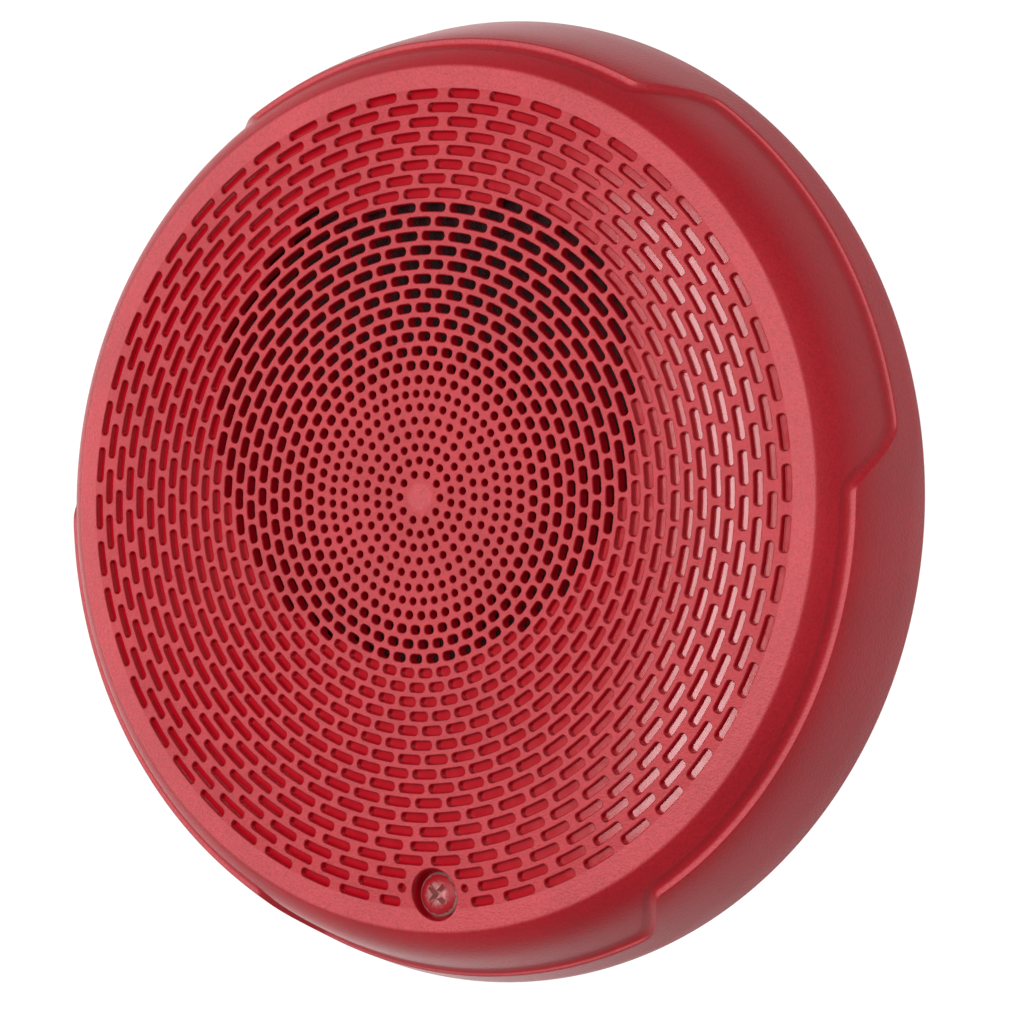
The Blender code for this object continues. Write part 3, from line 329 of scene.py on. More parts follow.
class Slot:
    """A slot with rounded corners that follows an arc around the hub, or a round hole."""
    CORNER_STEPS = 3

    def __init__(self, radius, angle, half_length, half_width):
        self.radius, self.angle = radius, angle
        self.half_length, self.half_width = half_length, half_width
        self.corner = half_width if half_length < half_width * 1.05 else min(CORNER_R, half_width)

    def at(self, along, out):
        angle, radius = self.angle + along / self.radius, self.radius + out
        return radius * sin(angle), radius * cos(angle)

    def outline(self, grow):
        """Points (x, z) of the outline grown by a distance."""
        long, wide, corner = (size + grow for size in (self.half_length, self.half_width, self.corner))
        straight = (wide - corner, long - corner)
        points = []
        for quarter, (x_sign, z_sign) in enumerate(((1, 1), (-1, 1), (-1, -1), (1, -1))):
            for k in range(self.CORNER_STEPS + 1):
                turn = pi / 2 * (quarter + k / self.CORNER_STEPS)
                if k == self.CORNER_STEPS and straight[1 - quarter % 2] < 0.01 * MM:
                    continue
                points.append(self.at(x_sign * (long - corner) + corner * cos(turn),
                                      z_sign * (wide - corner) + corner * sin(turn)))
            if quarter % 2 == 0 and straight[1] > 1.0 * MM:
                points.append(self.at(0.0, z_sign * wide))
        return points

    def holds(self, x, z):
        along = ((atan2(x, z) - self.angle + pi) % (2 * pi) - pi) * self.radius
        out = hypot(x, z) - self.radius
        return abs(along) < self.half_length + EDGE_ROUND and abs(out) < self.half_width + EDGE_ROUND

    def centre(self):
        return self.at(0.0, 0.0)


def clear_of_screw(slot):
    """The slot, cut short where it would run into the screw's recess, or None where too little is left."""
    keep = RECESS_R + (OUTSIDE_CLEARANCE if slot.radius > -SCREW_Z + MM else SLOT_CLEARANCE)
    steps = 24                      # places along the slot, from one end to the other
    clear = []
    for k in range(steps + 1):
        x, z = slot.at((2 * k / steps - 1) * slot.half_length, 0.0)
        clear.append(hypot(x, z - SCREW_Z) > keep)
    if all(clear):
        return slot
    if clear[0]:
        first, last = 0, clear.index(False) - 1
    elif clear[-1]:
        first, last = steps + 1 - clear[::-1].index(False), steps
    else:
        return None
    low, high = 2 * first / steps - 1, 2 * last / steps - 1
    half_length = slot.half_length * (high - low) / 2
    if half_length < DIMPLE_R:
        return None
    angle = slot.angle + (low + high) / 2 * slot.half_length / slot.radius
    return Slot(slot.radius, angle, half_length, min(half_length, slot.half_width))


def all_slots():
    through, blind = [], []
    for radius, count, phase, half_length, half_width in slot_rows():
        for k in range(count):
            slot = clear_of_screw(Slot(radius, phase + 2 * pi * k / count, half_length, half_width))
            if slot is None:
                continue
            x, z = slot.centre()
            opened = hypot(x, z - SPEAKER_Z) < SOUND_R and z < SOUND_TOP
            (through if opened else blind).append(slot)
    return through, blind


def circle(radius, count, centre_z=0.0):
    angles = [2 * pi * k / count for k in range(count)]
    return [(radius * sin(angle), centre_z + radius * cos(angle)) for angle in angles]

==

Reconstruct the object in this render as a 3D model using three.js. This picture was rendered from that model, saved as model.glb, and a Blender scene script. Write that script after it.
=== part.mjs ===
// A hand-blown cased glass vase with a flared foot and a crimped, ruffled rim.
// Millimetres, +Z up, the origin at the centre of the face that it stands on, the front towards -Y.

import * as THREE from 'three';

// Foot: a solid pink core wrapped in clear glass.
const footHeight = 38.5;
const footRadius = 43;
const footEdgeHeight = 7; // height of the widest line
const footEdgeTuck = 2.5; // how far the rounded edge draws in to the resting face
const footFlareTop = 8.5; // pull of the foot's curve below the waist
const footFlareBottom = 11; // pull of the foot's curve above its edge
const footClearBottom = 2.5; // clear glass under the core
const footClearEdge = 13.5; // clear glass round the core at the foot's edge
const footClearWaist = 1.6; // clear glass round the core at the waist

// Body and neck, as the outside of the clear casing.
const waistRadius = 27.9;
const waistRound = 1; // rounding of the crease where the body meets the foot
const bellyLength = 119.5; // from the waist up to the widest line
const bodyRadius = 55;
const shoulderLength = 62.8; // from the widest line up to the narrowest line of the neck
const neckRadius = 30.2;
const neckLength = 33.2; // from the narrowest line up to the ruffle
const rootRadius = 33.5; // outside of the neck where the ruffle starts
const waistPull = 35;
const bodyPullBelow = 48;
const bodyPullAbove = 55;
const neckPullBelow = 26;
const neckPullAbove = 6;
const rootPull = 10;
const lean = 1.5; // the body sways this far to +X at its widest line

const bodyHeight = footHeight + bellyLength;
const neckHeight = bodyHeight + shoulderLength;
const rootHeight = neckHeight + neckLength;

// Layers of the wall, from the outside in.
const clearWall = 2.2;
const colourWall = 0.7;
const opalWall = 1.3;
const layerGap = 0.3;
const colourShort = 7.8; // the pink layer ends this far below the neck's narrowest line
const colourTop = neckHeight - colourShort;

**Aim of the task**
Take the lines from the line with "The Blender code" through the line with "return radius *", both ends included, and give them again exactly, with nothing else.

**Answer for the task**
The Blender code for this object continues. Write part 3, from line 329 of scene.py on. More parts follow.
class Slot:
    """A slot with rounded corners that follows an arc around the hub, or a round hole."""
    CORNER_STEPS = 3

    def __init__(self, radius, angle, half_length, half_width):
        self.radius, self.angle = radius, angle
        self.half_length, self.half_width = half_length, half_width
        self.corner = half_width if half_length < half_width * 1.05 else min(CORNER_R, half_width)

    def at(self, along, out):
        angle, radius = self.angle + along / self.radius, self.radius + out
        return radius * sin(angle), radius * cos(angle)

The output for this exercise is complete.